Micro-LEDs use tinier diodes (sized 0.002-inch or 50 microns) for better contrast, but unliked Mini-LEDs, don’t have any backlight.
So Micro-LED screens are closer to OLEDs than LCDs. However, they offer peak brightness (or luminance) of 5,000 nits — five times more than traditional OLEDs. Plus, this tech can solve the screen burn-in issue faced by OLED screens.
What’s more, Micro-LEDs can offer great contrast by switching off individual diodes, thus offering true blacks.
This year at CES, Samsung has shown off three Micro-LED models with 89-inch, 101-inch, and 110-inch screen sizes. LG also announced its gigantic 136-inch TV with this new tech. Hopefully, we’ll see small screen sizes available to the masses next year.
One of the other prime bits of display tech that debuted at CES 2022 was Sony’s QD-OLED (Quantum dot OLED) TV. While the TV uses Samsung’s panel, the Japanese company has tuned it in with its own tech.
For the uninitiated, Quantum dots are nanometer-sized semiconductor materials that convert white light into different colors without any energy loss. Samsung’s panel uses a blue OLED backlight to light up these quantum dots for great brightness and contrast.
A QD-OLED display can achieve a contrast ratio of 1,000,000:1, brightness of 1,00 nits, and color volume coverage of 85% — resulting in a vibrant picture. For now, TV makers will release devices with tech at an ultra-premium price and gigantic screen sizes. So you might have to wait for the next few years to get them at an affordable price.

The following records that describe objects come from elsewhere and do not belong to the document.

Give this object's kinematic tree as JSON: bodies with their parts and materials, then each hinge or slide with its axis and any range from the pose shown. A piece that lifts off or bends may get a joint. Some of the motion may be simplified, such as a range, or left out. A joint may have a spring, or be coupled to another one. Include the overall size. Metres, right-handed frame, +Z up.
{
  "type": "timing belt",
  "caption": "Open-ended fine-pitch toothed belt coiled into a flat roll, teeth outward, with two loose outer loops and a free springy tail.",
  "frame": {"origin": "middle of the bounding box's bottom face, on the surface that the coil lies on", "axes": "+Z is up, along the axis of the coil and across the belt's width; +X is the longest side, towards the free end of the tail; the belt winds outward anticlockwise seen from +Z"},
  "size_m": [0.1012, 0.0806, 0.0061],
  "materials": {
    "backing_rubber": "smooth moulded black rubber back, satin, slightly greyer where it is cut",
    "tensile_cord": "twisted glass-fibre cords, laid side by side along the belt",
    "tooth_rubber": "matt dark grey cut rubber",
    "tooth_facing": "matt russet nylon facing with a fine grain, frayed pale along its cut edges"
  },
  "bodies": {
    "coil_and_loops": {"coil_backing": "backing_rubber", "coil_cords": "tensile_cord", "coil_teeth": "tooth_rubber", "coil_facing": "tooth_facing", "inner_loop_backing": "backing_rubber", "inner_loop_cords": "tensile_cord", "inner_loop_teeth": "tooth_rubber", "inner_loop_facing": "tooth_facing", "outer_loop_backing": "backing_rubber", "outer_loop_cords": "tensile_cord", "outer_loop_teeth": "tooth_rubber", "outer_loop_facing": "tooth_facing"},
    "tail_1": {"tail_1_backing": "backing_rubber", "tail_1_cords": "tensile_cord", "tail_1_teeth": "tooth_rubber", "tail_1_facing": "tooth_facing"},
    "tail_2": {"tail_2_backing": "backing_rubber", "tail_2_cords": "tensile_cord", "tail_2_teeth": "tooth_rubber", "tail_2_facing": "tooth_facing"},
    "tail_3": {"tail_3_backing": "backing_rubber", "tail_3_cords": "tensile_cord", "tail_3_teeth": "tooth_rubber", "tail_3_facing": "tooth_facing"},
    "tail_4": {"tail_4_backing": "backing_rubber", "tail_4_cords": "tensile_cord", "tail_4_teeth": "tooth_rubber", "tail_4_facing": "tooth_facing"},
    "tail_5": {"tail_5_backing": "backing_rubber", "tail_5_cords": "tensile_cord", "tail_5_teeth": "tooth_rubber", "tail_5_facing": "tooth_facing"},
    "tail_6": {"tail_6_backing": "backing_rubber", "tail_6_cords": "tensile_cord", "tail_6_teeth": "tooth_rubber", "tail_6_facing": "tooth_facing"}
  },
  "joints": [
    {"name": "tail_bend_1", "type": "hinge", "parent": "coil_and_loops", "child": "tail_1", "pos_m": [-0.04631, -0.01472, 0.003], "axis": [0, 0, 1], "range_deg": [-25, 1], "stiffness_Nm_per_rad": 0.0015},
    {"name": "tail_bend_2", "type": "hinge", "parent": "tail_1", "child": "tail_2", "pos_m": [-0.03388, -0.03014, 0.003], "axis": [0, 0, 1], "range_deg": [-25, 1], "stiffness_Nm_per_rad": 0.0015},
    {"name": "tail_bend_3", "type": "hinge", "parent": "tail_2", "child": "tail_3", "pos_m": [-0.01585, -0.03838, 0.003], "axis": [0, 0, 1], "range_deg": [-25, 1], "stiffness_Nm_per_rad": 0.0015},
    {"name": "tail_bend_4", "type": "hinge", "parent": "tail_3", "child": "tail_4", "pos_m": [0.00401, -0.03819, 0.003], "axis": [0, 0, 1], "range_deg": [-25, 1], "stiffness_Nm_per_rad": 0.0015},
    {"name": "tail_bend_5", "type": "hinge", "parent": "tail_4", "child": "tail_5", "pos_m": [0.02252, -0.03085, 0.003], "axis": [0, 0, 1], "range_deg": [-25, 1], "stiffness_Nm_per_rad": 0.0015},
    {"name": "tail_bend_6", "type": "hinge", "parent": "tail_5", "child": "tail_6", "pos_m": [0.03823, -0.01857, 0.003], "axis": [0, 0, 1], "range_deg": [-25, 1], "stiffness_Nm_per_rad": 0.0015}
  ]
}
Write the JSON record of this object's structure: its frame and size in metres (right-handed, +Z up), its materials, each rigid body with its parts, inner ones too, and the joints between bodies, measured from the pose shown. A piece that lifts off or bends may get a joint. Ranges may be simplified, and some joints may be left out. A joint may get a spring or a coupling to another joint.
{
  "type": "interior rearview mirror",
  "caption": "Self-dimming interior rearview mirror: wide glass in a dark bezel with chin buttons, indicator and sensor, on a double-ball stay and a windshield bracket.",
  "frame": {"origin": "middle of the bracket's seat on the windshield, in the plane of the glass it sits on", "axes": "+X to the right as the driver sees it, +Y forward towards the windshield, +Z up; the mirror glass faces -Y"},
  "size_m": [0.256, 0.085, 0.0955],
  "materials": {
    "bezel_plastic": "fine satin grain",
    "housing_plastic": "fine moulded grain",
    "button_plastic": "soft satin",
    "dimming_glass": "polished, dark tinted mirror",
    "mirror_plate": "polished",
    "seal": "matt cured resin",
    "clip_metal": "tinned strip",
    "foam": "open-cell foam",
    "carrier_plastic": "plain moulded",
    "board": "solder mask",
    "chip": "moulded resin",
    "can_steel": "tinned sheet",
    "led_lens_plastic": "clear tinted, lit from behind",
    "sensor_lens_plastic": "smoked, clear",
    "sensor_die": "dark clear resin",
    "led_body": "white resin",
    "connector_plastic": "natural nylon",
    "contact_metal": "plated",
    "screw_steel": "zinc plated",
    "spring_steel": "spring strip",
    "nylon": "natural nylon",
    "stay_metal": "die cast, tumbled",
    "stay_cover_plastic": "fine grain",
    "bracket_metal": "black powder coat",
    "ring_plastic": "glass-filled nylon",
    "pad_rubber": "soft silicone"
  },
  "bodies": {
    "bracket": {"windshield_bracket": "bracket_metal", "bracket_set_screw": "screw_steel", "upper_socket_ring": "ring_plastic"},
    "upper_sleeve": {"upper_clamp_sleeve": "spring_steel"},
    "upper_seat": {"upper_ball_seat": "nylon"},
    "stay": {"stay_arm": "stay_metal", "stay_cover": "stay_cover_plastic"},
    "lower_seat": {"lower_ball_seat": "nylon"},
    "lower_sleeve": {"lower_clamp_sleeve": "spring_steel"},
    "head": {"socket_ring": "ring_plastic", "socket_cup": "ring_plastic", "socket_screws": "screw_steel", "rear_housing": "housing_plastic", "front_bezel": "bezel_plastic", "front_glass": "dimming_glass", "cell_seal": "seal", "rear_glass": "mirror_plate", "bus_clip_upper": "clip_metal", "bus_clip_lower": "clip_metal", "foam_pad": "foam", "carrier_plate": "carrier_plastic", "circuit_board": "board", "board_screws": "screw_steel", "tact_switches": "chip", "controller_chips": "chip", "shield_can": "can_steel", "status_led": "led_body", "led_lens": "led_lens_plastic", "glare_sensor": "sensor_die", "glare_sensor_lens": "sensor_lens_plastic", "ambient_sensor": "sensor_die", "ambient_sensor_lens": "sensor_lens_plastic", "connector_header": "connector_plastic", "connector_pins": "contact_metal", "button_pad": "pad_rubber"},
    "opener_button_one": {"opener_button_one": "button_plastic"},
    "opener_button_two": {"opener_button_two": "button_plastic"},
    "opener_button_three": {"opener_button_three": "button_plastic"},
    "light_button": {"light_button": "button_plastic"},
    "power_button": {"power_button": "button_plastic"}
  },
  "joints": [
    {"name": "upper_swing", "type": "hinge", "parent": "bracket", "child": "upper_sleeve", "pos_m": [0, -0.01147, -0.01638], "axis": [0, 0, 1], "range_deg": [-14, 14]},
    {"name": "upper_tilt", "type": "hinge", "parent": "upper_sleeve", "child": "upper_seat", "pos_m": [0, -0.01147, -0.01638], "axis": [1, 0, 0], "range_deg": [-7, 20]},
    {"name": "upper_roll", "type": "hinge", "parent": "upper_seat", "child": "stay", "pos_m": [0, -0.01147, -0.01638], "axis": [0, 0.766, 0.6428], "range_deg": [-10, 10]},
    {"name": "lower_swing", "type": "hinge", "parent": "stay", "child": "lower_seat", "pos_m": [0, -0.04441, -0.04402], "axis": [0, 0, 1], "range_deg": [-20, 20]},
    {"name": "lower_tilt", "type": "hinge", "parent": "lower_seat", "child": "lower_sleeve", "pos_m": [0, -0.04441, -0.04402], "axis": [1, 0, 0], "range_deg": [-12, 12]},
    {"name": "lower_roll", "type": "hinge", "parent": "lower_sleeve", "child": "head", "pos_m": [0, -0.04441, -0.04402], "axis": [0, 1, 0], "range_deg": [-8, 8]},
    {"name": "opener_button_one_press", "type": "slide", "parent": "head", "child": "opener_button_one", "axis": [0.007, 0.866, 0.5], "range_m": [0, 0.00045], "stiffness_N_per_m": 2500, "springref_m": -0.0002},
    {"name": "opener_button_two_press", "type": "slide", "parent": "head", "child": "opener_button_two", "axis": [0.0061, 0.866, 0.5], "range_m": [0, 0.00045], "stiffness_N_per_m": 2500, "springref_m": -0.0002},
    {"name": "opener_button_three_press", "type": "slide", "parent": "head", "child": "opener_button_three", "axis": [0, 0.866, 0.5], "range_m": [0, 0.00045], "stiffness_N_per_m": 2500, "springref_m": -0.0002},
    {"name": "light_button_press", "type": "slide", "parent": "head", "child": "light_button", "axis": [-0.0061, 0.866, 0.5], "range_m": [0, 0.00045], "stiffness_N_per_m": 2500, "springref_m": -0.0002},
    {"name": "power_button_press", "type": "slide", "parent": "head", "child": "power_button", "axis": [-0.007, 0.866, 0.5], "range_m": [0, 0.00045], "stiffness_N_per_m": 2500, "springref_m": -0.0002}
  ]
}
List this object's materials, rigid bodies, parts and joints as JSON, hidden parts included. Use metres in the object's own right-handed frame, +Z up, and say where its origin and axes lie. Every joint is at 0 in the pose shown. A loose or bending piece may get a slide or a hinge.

These standards will make our devices better, but companies and managing organizations have done a terrible job of keeping them simple and easy to understand. To get all the features you want in a device, you will need to look at the spec sheet carefully or contact the vendor.
Things like TVs and routers are devices that you might be willing to spend extra money on with a few years of runway. And at the end of the day, if you don’t get features for the money you spend, you’d be terribly disappointed. Just like a right-to-repair bill, might need a right to simpler standards bill soon.